You may be instructed to provide advice on sentence following a guilty plea and/or
conviction. Even in the absence of specific instructions to advise on sentence, it may be
appropriate to give advice on sentence. An example of when it would be advisable to give
advice on sentence in the absence of specific instructions, would be a conference prior to an
allocation hearing. At an allocation hearing, a judge must determine whether the case can
be heard in the Magistrates’ court or has to go to the Crown Court for trial. This decision is
primarily based on the sentence that a defendant would receive upon conviction.
Consequently, you would need to give advice on the likely sentence so that the defendant
can make appropriate choices regarding the venue for trial.
As with any other advice that you give to the defendant, advice on sentence must be clear,
accurate, appropriate, and relevant.
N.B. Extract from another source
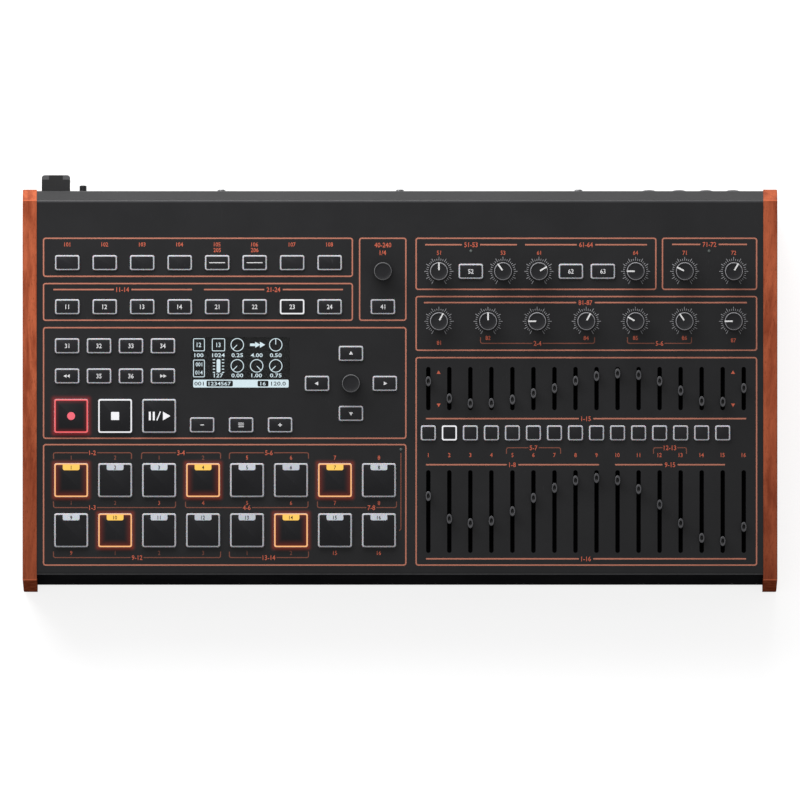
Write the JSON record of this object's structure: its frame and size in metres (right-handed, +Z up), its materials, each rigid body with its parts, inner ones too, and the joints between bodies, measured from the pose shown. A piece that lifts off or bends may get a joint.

The advice that you give will be based on the
sentencing guidelines for the offence. You will discover that each offence has specific
guidelines which address several factors. For the advice to be relevant and meaningful to
the client, it is important that the client not receive a sentencing lecture. It is your job to
explain sentencing principles in a way that can be easily understood, and which addresses
the client’s concerns (which is likely to be, what sentence will I receive!!). You also need to
provide the justification for the sentence range given. As this is not a science, it is unlikely
that you will be able to give a precise sentence figure/disposal. More than likely, you will be
giving the client a sentence range. The guidelines should make this relatively
straightforward. Occasionally, the circumstances of the offence/offender may straddle two
sentencing possibilities. A defendant could face a custodial sentence for example, but it may
be possible to persuade a judge to impose a non-custodial sentence. If you are faced with
this scenario, you should address all relevant possibilities.
X TAKING INSTRUCTIONS.
You serve the client not the other way around. As much as you are the expert, you act on
their instructions. It is important that you get their instructions when required and for them
to give you instructions they should have received from you clear and complete advice.
Ensure that their instructions are clear and, if necessary, get the client to endorse the brief.
You must ensure that you take clear instructions (where instructions are needed). Time
permitting you may want to advise them on what will happen next. For example, it would be
a good idea to explain to Samantha what will take place in court. Ensure that you address
any ancillary issues that will impact the defendant.
PREPARATION 10%
INTERACTION/COMMUNICATION 20%
STRUCTURE 20%
QUESTIONING 20%
ADVICE 30%
FATAL FLAW:
A student will fail a skills assessment if it is found that they have committed a “fatal flaw”,
even if they have otherwise gained sufficient marks in order to pass. A fatal flaw could be, but
is not limited to:
• A significant and grave error of law or procedure;
• An error in legal or case analysis that is so clearly incorrect that it would put the
interests of the client(s) at risk;
• An error in legal or case analysis that is so clearly incorrect that it puts the barrister
at risk of liability for negligence or a disciplinary finding.